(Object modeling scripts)
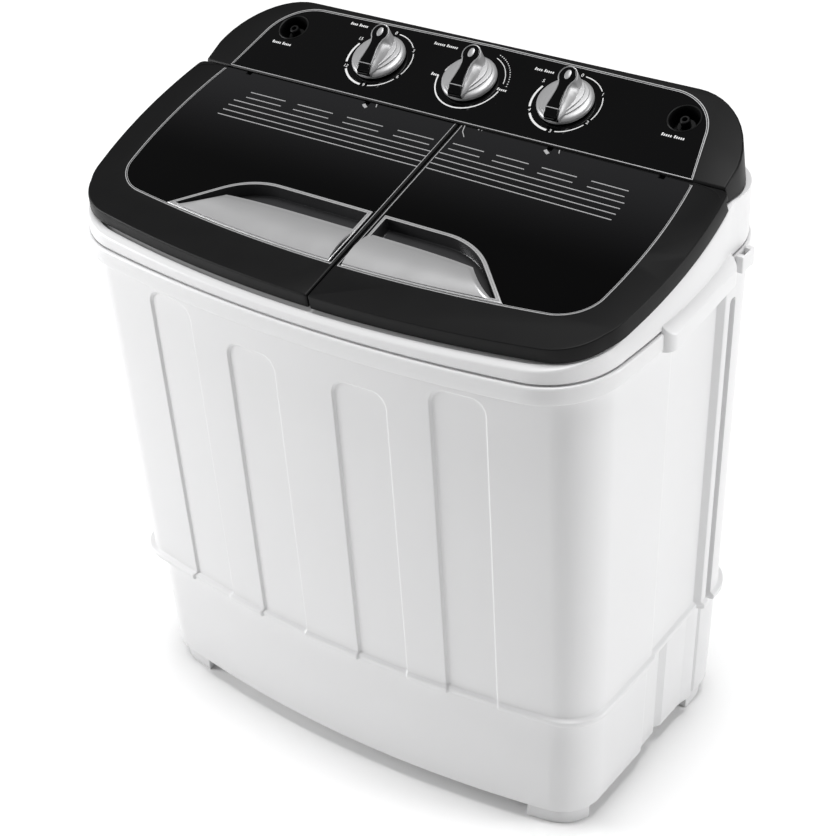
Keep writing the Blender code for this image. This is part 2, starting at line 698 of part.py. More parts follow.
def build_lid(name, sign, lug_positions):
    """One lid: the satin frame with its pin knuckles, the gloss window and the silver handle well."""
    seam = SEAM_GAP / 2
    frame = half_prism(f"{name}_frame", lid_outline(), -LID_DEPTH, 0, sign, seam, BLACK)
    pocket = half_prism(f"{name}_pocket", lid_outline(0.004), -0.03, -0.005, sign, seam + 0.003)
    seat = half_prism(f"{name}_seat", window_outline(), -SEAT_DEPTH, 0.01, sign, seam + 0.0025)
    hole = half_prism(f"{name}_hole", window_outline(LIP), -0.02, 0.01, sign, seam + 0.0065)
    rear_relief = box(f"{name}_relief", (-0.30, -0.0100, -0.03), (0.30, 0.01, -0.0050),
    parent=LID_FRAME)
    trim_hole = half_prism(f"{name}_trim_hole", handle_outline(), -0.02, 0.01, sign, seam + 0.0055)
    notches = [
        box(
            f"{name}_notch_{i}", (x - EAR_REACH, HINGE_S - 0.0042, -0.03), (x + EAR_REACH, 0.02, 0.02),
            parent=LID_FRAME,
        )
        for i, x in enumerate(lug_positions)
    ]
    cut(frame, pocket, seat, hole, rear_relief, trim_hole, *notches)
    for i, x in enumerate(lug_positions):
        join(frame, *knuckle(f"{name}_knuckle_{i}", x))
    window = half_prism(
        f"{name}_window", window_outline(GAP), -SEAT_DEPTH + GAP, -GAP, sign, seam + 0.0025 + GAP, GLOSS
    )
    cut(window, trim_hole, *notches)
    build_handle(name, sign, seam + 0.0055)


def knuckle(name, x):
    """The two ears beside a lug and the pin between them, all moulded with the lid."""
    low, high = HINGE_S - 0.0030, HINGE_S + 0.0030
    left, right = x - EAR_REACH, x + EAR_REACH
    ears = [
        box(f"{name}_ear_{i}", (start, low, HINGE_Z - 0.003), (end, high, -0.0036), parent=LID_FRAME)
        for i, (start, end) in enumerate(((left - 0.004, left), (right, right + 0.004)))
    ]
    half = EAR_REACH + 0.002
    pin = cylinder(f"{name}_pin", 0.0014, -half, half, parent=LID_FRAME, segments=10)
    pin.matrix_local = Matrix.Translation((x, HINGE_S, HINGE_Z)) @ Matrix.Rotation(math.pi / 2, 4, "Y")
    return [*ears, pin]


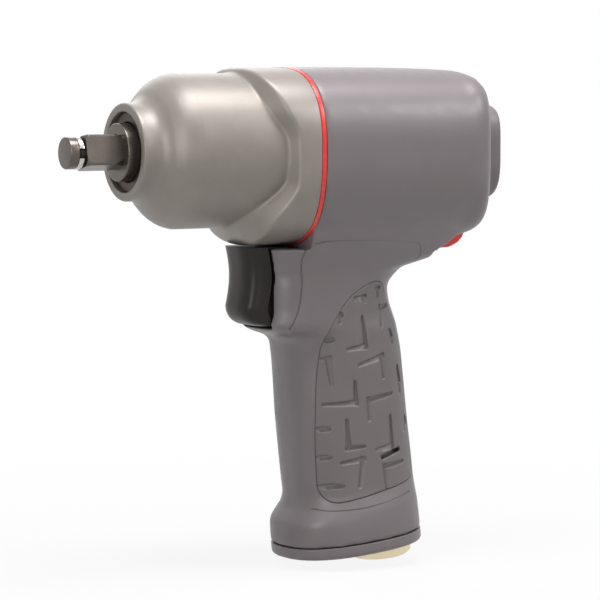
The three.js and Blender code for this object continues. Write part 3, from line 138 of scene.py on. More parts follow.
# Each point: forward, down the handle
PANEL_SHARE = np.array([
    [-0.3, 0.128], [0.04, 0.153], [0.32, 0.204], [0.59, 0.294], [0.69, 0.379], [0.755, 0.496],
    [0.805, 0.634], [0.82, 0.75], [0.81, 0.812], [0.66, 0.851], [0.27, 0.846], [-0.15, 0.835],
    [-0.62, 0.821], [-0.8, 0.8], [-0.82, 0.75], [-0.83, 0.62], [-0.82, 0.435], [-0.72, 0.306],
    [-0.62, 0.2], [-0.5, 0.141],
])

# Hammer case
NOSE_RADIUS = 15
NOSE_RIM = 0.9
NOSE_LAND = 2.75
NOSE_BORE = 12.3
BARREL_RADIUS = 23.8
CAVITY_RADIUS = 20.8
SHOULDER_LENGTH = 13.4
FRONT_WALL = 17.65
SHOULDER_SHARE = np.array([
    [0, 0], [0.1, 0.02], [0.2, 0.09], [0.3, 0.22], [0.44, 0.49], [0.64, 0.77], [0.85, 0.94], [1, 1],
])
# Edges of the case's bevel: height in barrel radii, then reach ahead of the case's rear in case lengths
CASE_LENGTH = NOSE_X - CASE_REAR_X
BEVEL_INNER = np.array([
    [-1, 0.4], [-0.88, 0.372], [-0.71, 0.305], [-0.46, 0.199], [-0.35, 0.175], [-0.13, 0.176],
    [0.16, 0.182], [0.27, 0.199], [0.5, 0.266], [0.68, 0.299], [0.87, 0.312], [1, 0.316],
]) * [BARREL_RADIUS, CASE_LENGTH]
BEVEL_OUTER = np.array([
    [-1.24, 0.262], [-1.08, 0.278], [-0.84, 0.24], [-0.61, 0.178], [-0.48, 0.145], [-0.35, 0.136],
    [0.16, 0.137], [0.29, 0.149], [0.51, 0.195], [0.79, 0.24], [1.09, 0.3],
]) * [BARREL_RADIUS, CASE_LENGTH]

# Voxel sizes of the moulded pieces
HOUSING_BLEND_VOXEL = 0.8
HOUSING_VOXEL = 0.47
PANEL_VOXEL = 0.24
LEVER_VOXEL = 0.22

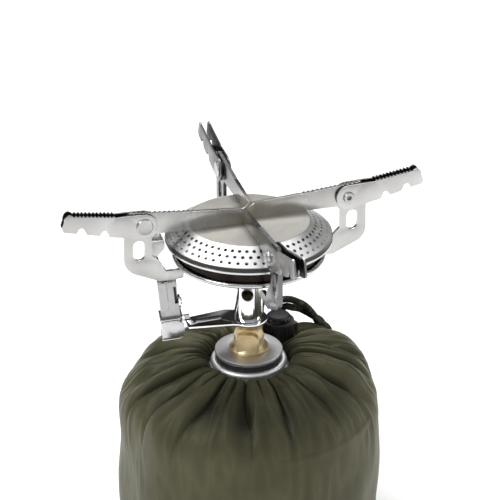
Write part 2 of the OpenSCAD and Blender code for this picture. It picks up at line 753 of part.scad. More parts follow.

Given instruction: Copy out each record, keeping every word as it is.

Task result:
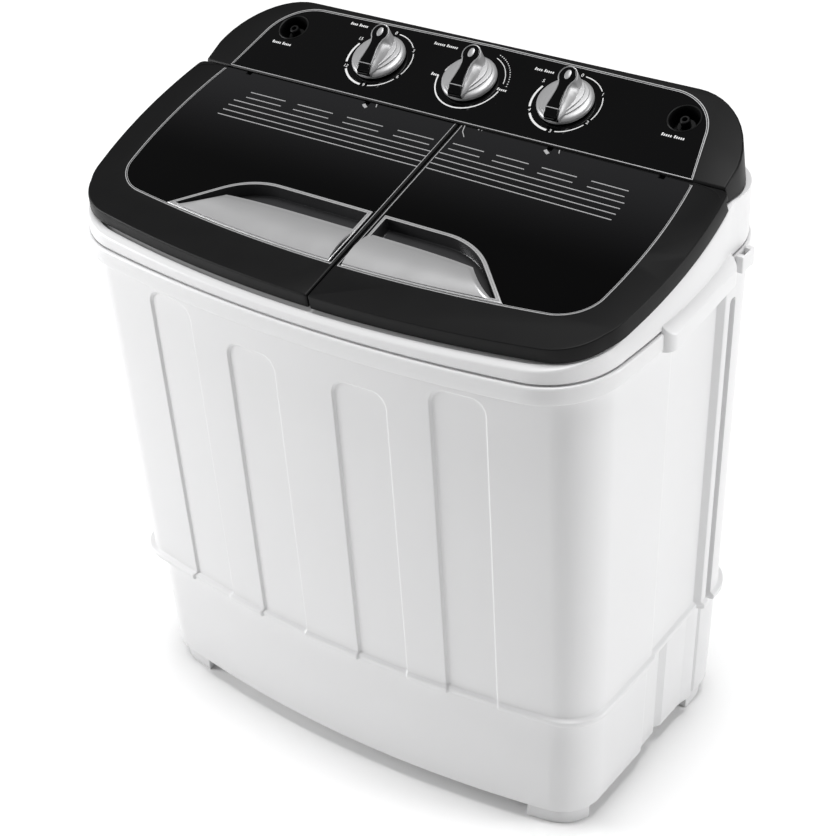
Keep writing the Blender code for this image. This is part 2, starting at line 698 of part.py. More parts follow.
def build_lid(name, sign, lug_positions):
    """One lid: the satin frame with its pin knuckles, the gloss window and the silver handle well."""
    seam = SEAM_GAP / 2
    frame = half_prism(f"{name}_frame", lid_outline(), -LID_DEPTH, 0, sign, seam, BLACK)
    pocket = half_prism(f"{name}_pocket", lid_outline(0.004), -0.03, -0.005, sign, seam + 0.003)
    seat = half_prism(f"{name}_seat", window_outline(), -SEAT_DEPTH, 0.01, sign, seam + 0.0025)
    hole = half_prism(f"{name}_hole", window_outline(LIP), -0.02, 0.01, sign, seam + 0.0065)
    rear_relief = box(f"{name}_relief", (-0.30, -0.0100, -0.03), (0.30, 0.01, -0.0050),
    parent=LID_FRAME)
    trim_hole = half_prism(f"{name}_trim_hole", handle_outline(), -0.02, 0.01, sign, seam + 0.0055)
    notches = [
        box(
            f"{name}_notch_{i}", (x - EAR_REACH, HINGE_S - 0.0042, -0.03), (x + EAR_REACH, 0.02, 0.02),
            parent=LID_FRAME,
        )
        for i, x in enumerate(lug_positions)
    ]
    cut(frame, pocket, seat, hole, rear_relief, trim_hole, *notches)
    for i, x in enumerate(lug_positions):
        join(frame, *knuckle(f"{name}_knuckle_{i}", x))
    window = half_prism(
        f"{name}_window", window_outline(GAP), -SEAT_DEPTH + GAP, -GAP, sign, seam + 0.0025 + GAP, GLOSS
    )
    cut(window, trim_hole, *notches)
    build_handle(name, sign, seam + 0.0055)


def knuckle(name, x):
    """The two ears beside a lug and the pin between them, all moulded with the lid."""
    low, high = HINGE_S - 0.0030, HINGE_S + 0.0030
    left, right = x - EAR_REACH, x + EAR_REACH
    ears = [
        box(f"{name}_ear_{i}", (start, low, HINGE_Z - 0.003), (end, high, -0.0036), parent=LID_FRAME)
        for i, (start, end) in enumerate(((left - 0.004, left), (right, right + 0.004)))
    ]
    half = EAR_REACH + 0.002
    pin = cylinder(f"{name}_pin", 0.0014, -half, half, parent=LID_FRAME, segments=10)
    pin.matrix_local = Matrix.Translation((x, HINGE_S, HINGE_Z)) @ Matrix.Rotation(math.pi / 2, 4, "Y")
    return [*ears, pin]


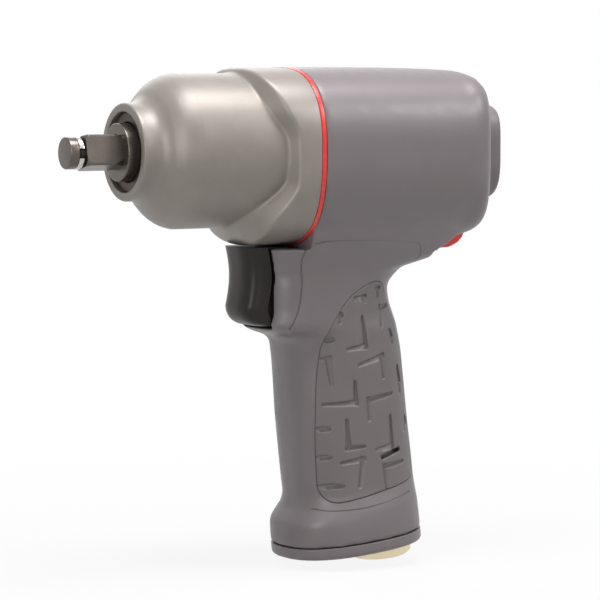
The three.js and Blender code for this object continues. Write part 3, from line 138 of scene.py on. More parts follow.
# Each point: forward, down the handle
PANEL_SHARE = np.array([
    [-0.3, 0.128], [0.04, 0.153], [0.32, 0.204], [0.59, 0.294], [0.69, 0.379], [0.755, 0.496],
    [0.805, 0.634], [0.82, 0.75], [0.81, 0.812], [0.66, 0.851], [0.27, 0.846], [-0.15, 0.835],
    [-0.62, 0.821], [-0.8, 0.8], [-0.82, 0.75], [-0.83, 0.62], [-0.82, 0.435], [-0.72, 0.306],
    [-0.62, 0.2], [-0.5, 0.141],
])

# Hammer case
NOSE_RADIUS = 15
NOSE_RIM = 0.9
NOSE_LAND = 2.75
NOSE_BORE = 12.3
BARREL_RADIUS = 23.8
CAVITY_RADIUS = 20.8
SHOULDER_LENGTH = 13.4
FRONT_WALL = 17.65
SHOULDER_SHARE = np.array([
    [0, 0], [0.1, 0.02], [0.2, 0.09], [0.3, 0.22], [0.44, 0.49], [0.64, 0.77], [0.85, 0.94], [1, 1],
])
# Edges of the case's bevel: height in barrel radii, then reach ahead of the case's rear in case lengths
CASE_LENGTH = NOSE_X - CASE_REAR_X
BEVEL_INNER = np.array([
    [-1, 0.4], [-0.88, 0.372], [-0.71, 0.305], [-0.46, 0.199], [-0.35, 0.175], [-0.13, 0.176],
    [0.16, 0.182], [0.27, 0.199], [0.5, 0.266], [0.68, 0.299], [0.87, 0.312], [1, 0.316],
]) * [BARREL_RADIUS, CASE_LENGTH]
BEVEL_OUTER = np.array([
    [-1.24, 0.262], [-1.08, 0.278], [-0.84, 0.24], [-0.61, 0.178], [-0.48, 0.145], [-0.35, 0.136],
    [0.16, 0.137], [0.29, 0.149], [0.51, 0.195], [0.79, 0.24], [1.09, 0.3],
]) * [BARREL_RADIUS, CASE_LENGTH]

# Voxel sizes of the moulded pieces
HOUSING_BLEND_VOXEL = 0.8
HOUSING_VOXEL = 0.47
PANEL_VOXEL = 0.24
LEVER_VOXEL = 0.22

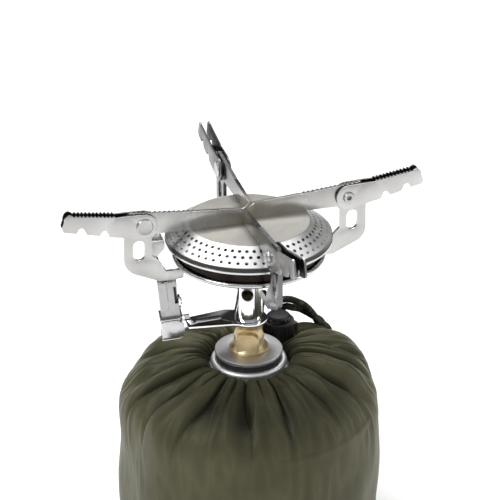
Write part 2 of the OpenSCAD and Blender code for this picture. It picks up at line 753 of part.scad. More parts follow.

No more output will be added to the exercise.